This design also simplifies reasoning about memory reclamation: if a per-CPU lock slot needs to be freed (e.g., during CPU hot-unplug), the individual slab allocation can be returned without affecting other CPUs' slots.
3.1.2 CpuLocal: Register-Based Per-CPU Fast Path
PerCpu<T> is the correct abstraction for general per-CPU data, but its
indirection (CPU ID lookup + array indexing + borrow-state checking) is
too expensive for the kernel's hottest paths — scheduler pick_next_task,
slab magazine alloc/free, NAPI poll, RCU quiescent-state reporting. These
paths execute millions of times per second and every cycle matters.
Linux solves this with architecture-specific per-CPU registers that allow single- or two-instruction access to critical per-CPU fields. UmkaOS adopts the same approach as a two-tier per-CPU model:
- Tier 1 —
CpuLocal: A fixed-layout struct pointed to by the architecture's dedicated per-CPU register.
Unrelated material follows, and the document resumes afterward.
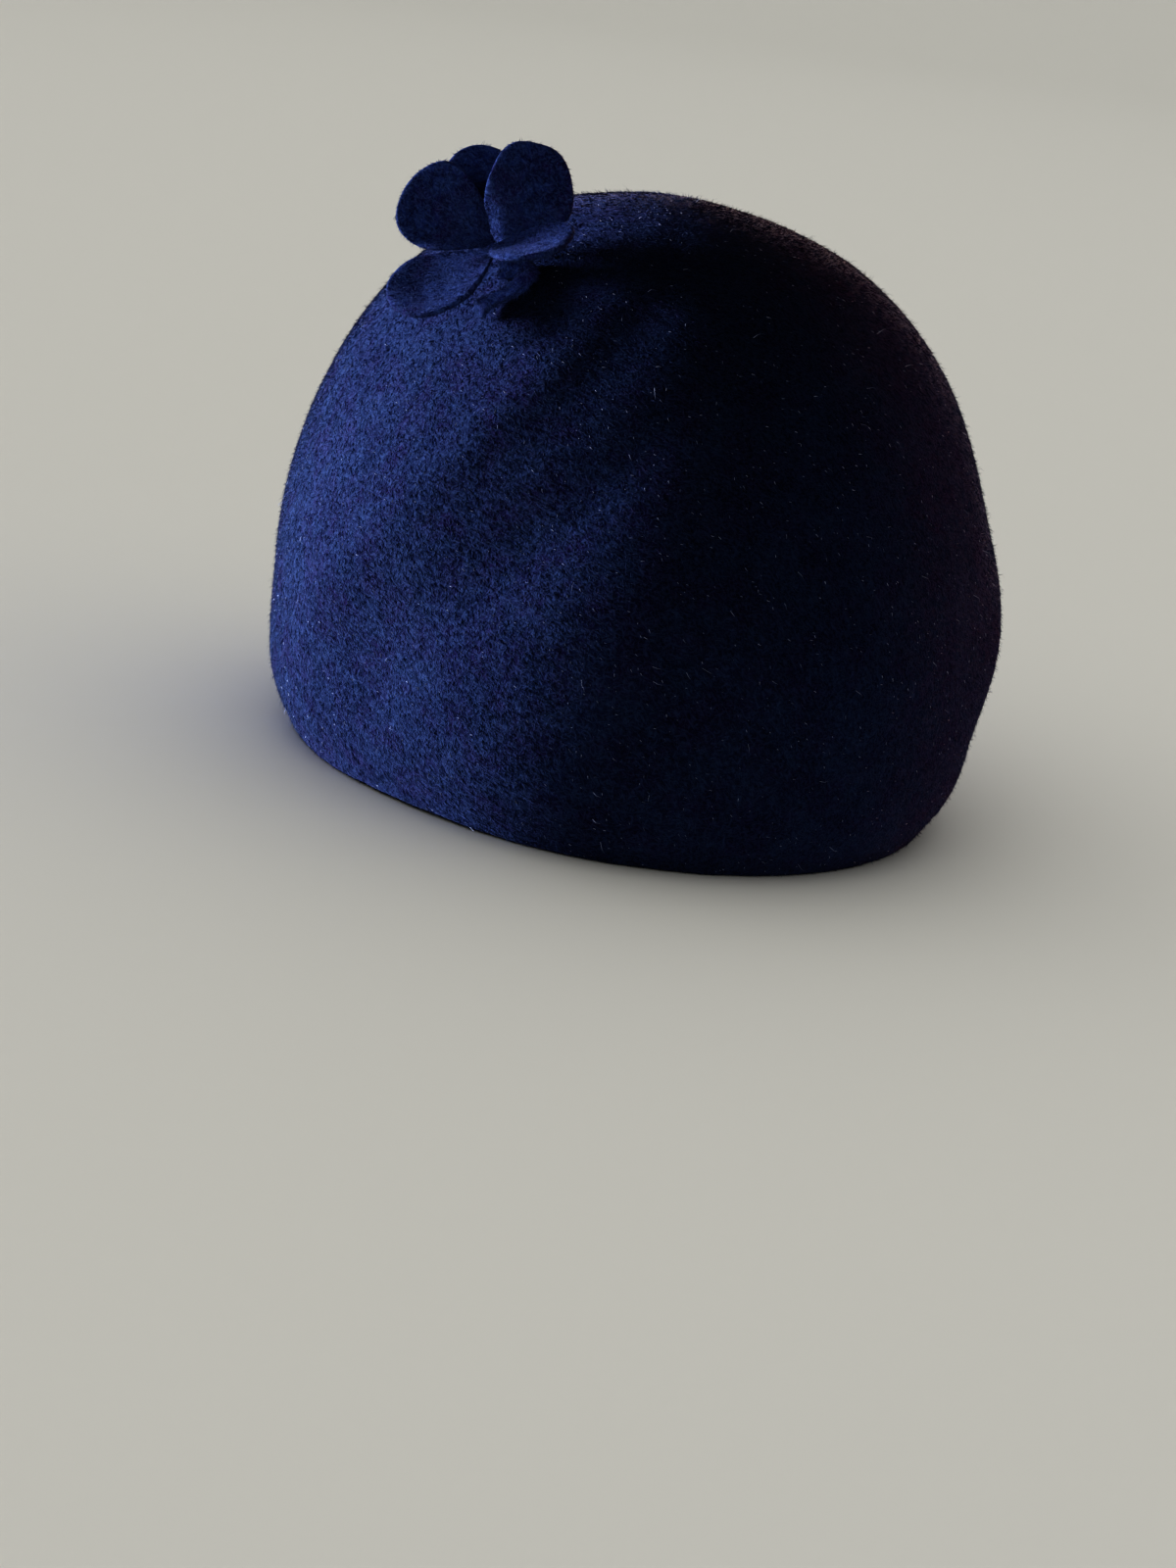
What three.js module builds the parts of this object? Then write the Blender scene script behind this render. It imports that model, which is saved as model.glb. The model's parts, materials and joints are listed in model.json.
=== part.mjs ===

Access is 1-4 instructions with no function-call overhead. Used for ~10 of the hottest fields. - Tier 2 —
PerCpu<T>: The existing generic abstraction. Used for everything else (statistics counters, per-CPU caches, driver state).
Per-architecture register assignment:
| Architecture | Register | Instruction | Cycles | Notes |
|---|---|---|---|---|
| x86-64 | GS segment | mov %gs:OFFSET, %reg |
~1 | Segment prefix encodes offset in instruction. Set via MSR_GS_BASE per CPU at boot. |
| AArch64 | TPIDR_EL1 |
mrs reg, tpidr_el1 + ldr |
~2-4 | System register, kernel-only (EL1). VHE kernels use TPIDR_EL2. |
| ARMv7 | TPIDRPRW |
mrc p15, 0, reg, c13, c0, 4 + ldr |
~3-5 | Privileged thread ID register (PL1 only). Requires ARMv6K+. |
| PPC64 | r13 (PACA) |
ld reg, OFFSET(r13) |
~1-3 | r13 permanently points to Per-processor Area (PACA). Matches Linux. |
| PPC32 | SPRG3 |
mfspr reg, SPRG3 + lwz |
~3-6 | SPRG3 is designated for OS use. Linux PPC32 does not optimize this; UmkaOS does. |
| RISC-V | sscratch CSR |
csrr reg, sscratch + ld |
~5-10 | Repurposed: stores per-CPU base with LSB=1 tag to distinguish from task pointer on trap entry. This follows Linux RISC-V entry.S's established pattern: on trap entry Linux swaps tp into sscratch so tp can carry the per-CPU pointer in process context; UmkaOS uses the same swap idiom, meaning sscratch use is fully compatible with trap handling. Fallback: __per_cpu_offset[cpu] array if tagging proves impractical. |
Design rationale: Only x86-64 achieves true single-instruction per-CPU
access (the segment register encodes the per-CPU offset within the
instruction itself). All other architectures require at minimum two
instructions: read the per-CPU base register, then load from base+offset.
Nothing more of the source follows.